▸ EXERCISE DESCRIPTION: Consider the records below. How many of their lines include the word "axes"? State the number and nothing else.

▸ ENTRIES:
• • • • •
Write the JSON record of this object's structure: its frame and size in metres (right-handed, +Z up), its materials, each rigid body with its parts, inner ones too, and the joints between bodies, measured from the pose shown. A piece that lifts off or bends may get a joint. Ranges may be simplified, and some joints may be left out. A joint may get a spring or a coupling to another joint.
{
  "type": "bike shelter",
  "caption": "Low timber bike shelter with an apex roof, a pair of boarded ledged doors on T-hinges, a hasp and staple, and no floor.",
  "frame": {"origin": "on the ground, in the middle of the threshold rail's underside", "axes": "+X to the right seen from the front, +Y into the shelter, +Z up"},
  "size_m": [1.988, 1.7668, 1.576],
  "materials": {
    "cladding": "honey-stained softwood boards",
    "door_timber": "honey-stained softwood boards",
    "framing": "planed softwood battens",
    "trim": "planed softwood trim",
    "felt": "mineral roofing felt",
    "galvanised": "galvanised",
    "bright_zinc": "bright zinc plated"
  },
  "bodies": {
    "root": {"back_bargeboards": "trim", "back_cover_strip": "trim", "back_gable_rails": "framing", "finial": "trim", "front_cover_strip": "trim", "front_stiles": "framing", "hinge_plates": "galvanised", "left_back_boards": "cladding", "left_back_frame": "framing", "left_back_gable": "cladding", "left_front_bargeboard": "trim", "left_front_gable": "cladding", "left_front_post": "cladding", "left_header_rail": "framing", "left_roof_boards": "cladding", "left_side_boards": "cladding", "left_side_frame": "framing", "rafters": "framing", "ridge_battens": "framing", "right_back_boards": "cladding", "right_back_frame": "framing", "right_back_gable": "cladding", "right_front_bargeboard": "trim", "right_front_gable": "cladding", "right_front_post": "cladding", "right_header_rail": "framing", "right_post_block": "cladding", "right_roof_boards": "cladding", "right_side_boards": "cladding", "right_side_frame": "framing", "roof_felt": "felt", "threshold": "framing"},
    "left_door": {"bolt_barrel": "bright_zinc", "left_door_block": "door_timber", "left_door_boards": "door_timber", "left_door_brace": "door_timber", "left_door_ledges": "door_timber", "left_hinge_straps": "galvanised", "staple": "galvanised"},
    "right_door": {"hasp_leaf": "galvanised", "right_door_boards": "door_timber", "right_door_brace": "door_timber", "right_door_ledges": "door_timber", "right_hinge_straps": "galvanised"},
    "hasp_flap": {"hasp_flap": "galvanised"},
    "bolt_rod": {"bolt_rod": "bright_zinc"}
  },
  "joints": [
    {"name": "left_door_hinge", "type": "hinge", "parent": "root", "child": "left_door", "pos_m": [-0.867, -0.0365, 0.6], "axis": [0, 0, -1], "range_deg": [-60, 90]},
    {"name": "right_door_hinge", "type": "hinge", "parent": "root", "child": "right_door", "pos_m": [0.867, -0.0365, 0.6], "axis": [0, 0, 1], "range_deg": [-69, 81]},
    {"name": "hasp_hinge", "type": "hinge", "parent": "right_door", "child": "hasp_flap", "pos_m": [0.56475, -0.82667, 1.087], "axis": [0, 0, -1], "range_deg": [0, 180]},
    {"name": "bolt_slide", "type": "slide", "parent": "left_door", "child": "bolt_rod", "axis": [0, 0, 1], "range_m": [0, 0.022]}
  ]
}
• • • • •
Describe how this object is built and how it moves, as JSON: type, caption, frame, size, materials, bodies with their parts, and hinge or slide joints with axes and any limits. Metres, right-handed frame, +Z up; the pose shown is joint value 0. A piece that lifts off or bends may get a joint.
• • • • •
▸ ANSWER TO THE PROBLEM: 2